Monday, July 17, 2006

Regaining control ?

'Talking to the Taliban'. I know this is in the New Statesman - subscribe now! get a free book! by John Pilger. But Kate Clark is always worth reading  [ Monday 17th July 2006 ]
The reasons they fought but are no longer fighting are complex, to do with economics as well as politics. Some desire a normal life after years of fighting; some still consider America and Karzai as enemies but do not want to be "tools of Pakistan and its intelligence service".
[...]
There is some hope that the new British command in Helmand and at Nato understands, as the US military never really has, that this complex insurgency requires political rather than military solutions.
[...]
Many in the south who, unlike northerners, never suffered Taliban abuse - the beheadings of teachers and Afghan aid workers, the burning of schools, extortion of money and suicide bombings - look back to the time of Taliban rule as a golden age. "There was no crime or killing, and security was good," an elder from Helmand told me. "Many people now support the Taliban, not because they're religious, but because of all the problems." Some elders in Helmand still try to steer a course between the Taliban and the government, but for other communities the old option has become the more attractive of the two.
As I mentioned in a previous post, there was a disturbing report from Afghanistan, late Friday.

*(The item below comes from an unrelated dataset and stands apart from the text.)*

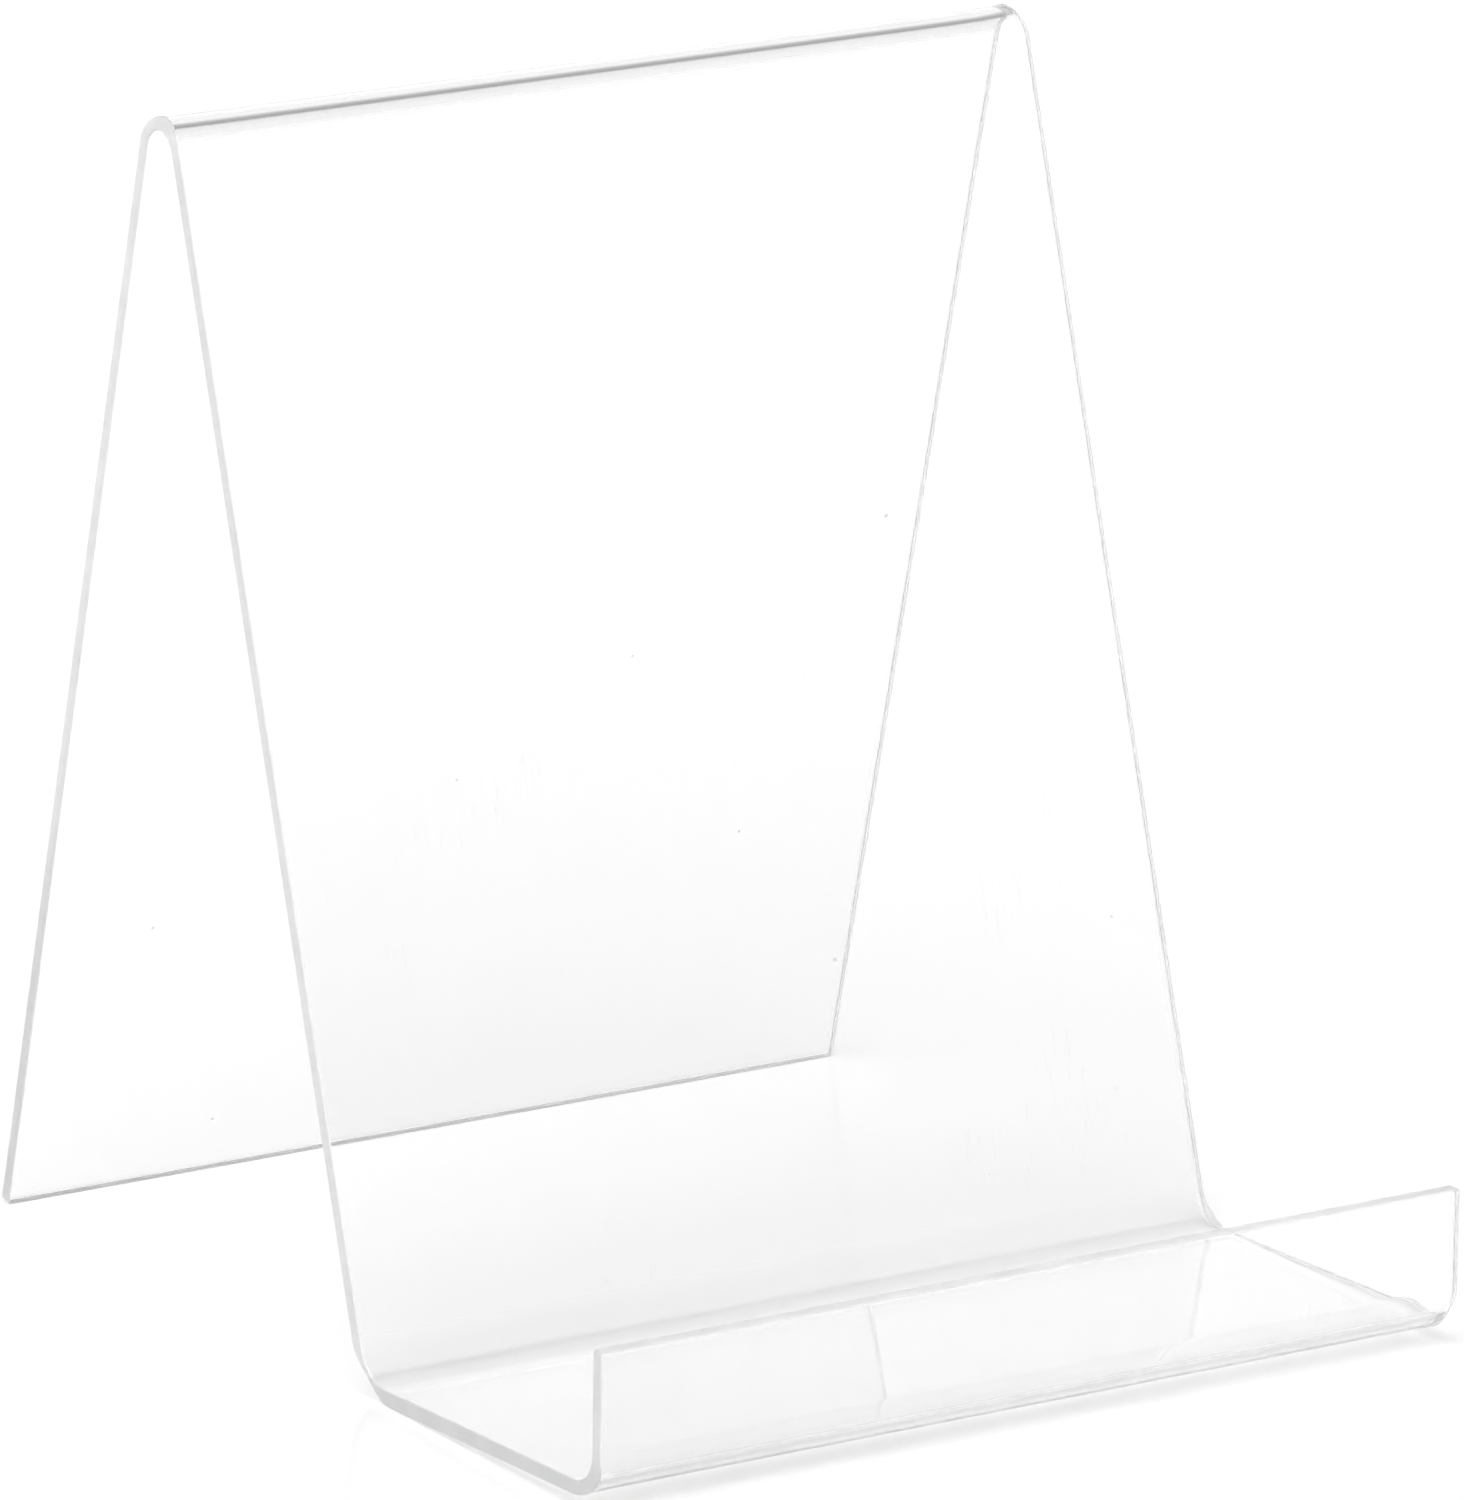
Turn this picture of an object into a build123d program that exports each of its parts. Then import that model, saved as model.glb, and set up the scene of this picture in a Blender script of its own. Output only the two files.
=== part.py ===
"""Clear acrylic display stand for a plate, a book or a small picture.

The stand is a single piece of cast acrylic sheet, heat-bent along three parallel lines:
rear leg, tight bend over the top, front panel, wide bend at the heel, ledge, bend at the
nose, lip. It has no fasteners, feet or moving parts.

Sizes are in millimetres. +X runs along the bends, -Y is the front and +Z is up. The origin
is on the table, under the middle of the stand's overall box. The stand rests on two lines:
the inner arris of the rear leg's cut edge, and the underside of the heel bend.
"""

import os
from math import cos, radians, sin

from build123d import *

# Driving dimensions of the sheet
width = 152.4  # 6 in, the length of every bend
sheet = 2.4  # 3/32 in
edge_round = 0.25  # broken arris all round the cut edge
corner_round = 0.6  # the blank's four corners, seen square to the sheet

# Lengths along the sheet's middle plane, from one sharp corner of its outline to the next
panel_length = 204.2  # top to heel
ledge_length = 66.3  # heel to nose
lip_length = 22.4  # nose to the lip's cut edge

# How far each flat leans: the leg, panel and lip from upright, the ledge from level
rear_lean = radians(14.2)
panel_lean = radians(17.0)
ledge_rise = radians(2.0)
lip_lean = radians(0.5)

# Inside radii of the bends
top_radius = 3.7
heel_radius = 8.2
nose_radius = 5.7

# Unit vectors along the flats in the side view, where the first number is Y and the second Z
up_rear_leg = Vector(-sin(rear_lean), cos(rear_lean))
down_panel = Vector(-sin(panel_lean), -cos(panel_lean))
out_ledge = Vector(-cos(ledge_rise), sin(ledge_rise))
up_lip = Vector(-sin(lip_lean), cos(lip_lean))

# The heel bend's outer face touches the table, so its centre is one outer radius up. The
# sharp corner of the middle line lies on the bisector of the bend's two flats.
heel_centre = Vector(0, heel_radius + sheet)
heel_bisector = (down_panel - out_ledge).normalized()
half_turn = radians(down_panel.get_angle(out_ledge) / 2)
heel_corner = heel_centre + heel_bisector * ((heel_radius + sheet / 2) / cos(half_turn))
top_corner = heel_corner - down_panel * panel_length
nose_corner = heel_corner + out_ledge * ledge_length
lip_end = nose_corner + up_lip * lip_length

# The rear leg is cut square, so only its inner arris reaches the table, and it is rounded
arris_lift = edge_round * (cos(rear_lean) + sin(rear_lean) - 1)
foot_height = sheet / 2 * sin(rear_lean) - arris_lift
rear_length = (top_corner.Y - foot_height) / cos(rear_lean)
foot_end = top_corner - up_rear_leg * rear_length

# Half the depth lies behind the origin and half in front of it
rearmost = foot_end.X + sheet / 2 * cos(rear_lean)
foremost = lip_end.X - sheet / 2 * cos(lip_lean)
left_end = (-width / 2, -(rearmost + foremost) / 2, 0)
side_view = Plane(origin=left_end, x_dir=(0, 1, 0), z_dir=(1, 0, 0))

with BuildPart() as bent_acrylic_sheet:
    with BuildSketch(side_view):
        with BuildLine() as middle_line:
            FilletPolyline(
                foot_end,
                top_corner,
                heel_corner,
                nose_corner,
                lip_end,
                radius=[radius + sheet / 2 for radius in (top_radius, heel_radius, nose_radius)],
            )
        trace(line_width=sheet)
    extrude(amount=width)

    # The blank's corners are the four edges that run through the thickness
    through_edges = bent_acrylic_sheet.edges().filter_by(lambda edge: edge.length < sheet * 1.01)
    fillet(through_edges, corner_round)

    # What is still sharp is the arris between each face of the sheet and its cut edge
    arrises = bent_acrylic_sheet.edges().filter_by(lambda edge: not edge.is_interior)
    fillet(arrises, edge_round)

bent_acrylic_sheet.part.label = "bent_acrylic_sheet"

os.makedirs("parts", exist_ok=True)
export_step(bent_acrylic_sheet.part, "parts/bent_acrylic_sheet.step")
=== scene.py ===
"""Looks of the clear acrylic display stand: one bent sheet, its materials, floor, light and camera.

Everything is in metres in the frame of the CAD model: +X along the bends, -Y the front and
+Z up. The sheet is made as a flat blank with rounded edges and then bent along its middle line.
"""

from math import acos, cos, radians, sin

import bpy
import numpy as np
from mathutils import Matrix, Vector


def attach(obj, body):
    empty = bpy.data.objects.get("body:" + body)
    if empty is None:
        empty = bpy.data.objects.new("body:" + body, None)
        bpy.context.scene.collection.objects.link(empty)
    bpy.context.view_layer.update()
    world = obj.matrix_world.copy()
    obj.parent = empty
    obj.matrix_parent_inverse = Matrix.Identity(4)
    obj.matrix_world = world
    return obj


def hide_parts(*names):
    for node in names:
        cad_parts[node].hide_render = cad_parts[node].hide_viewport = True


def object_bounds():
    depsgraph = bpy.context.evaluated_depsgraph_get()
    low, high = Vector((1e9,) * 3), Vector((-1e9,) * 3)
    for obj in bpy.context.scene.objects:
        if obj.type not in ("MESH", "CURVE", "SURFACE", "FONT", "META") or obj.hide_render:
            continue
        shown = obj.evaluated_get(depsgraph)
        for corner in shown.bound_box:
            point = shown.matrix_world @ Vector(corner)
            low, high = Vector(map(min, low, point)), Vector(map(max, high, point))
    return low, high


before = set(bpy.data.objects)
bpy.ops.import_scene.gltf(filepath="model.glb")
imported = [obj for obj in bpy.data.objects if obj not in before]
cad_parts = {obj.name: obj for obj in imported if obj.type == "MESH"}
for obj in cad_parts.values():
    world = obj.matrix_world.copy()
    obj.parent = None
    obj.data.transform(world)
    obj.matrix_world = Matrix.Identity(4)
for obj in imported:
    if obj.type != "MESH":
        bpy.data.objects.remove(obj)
cad_low, cad_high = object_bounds()

SHEET_NODE = "bent_acrylic_sheet"
MM = 0.001

# The sheet, as the CAD model has it
SHEET = 2.4 * MM
EDGE_ROUND = 0.25 * MM
CORNER_ROUND = 0.6 * MM
PANEL_LENGTH = 204.2 * MM
LEDGE_LENGTH = 66.3 * MM
LIP_LENGTH = 22.4 * MM
REAR_LEAN = radians(14.2)
PANEL_LEAN = radians(17.0)
LEDGE_RISE = radians(2.0)
LIP_LEAN = radians(0.5)
TOP_RADIUS = 3.7 * MM
HEEL_RADIUS = 8.2 * MM
NOSE_RADIUS = 5.7 * MM

# What line heating does to each bend: the sheet gets thinner from the inside, its middle sits
# a little in while its cut ends flare out to the full radius, and at those ends the stretched
# outside draws back while the inside swells
THINNING = 0.10
FLARE = 0.4 * MM
FLARE_REACH = 3.0 * MM
DRAW_BACK = 0.8 * MM
SWELL = 0.12 * MM
DRAW_REACH = 2.0 * MM

# How finely the blank is cut into faces
FLAT_STEP = 4 * MM
BEND_STEP = radians(2.5)
ACROSS_STEP = 6 * MM
END_ZONE = 6 * MM
END_STEP = 0.5 * MM
CORNER_STEP = CORNER_ROUND / 4
ARRIS_STEPS = 5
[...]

I will put it in the opposite sequence to the way the BBC presented it: British forces were almost overrun by Taliban fighters; they called in an American airstrike; estimates of civilian casualties vary between 25 and 200. Cue an Afghan saying, 'At least under the Taliban we had peace...' See another blogger's take on this.

By Saturday, the BBC was putting a different spin on the story: the British, supported by US, Canadian etc forces had established control of the town, which is at a key crossroads in the province.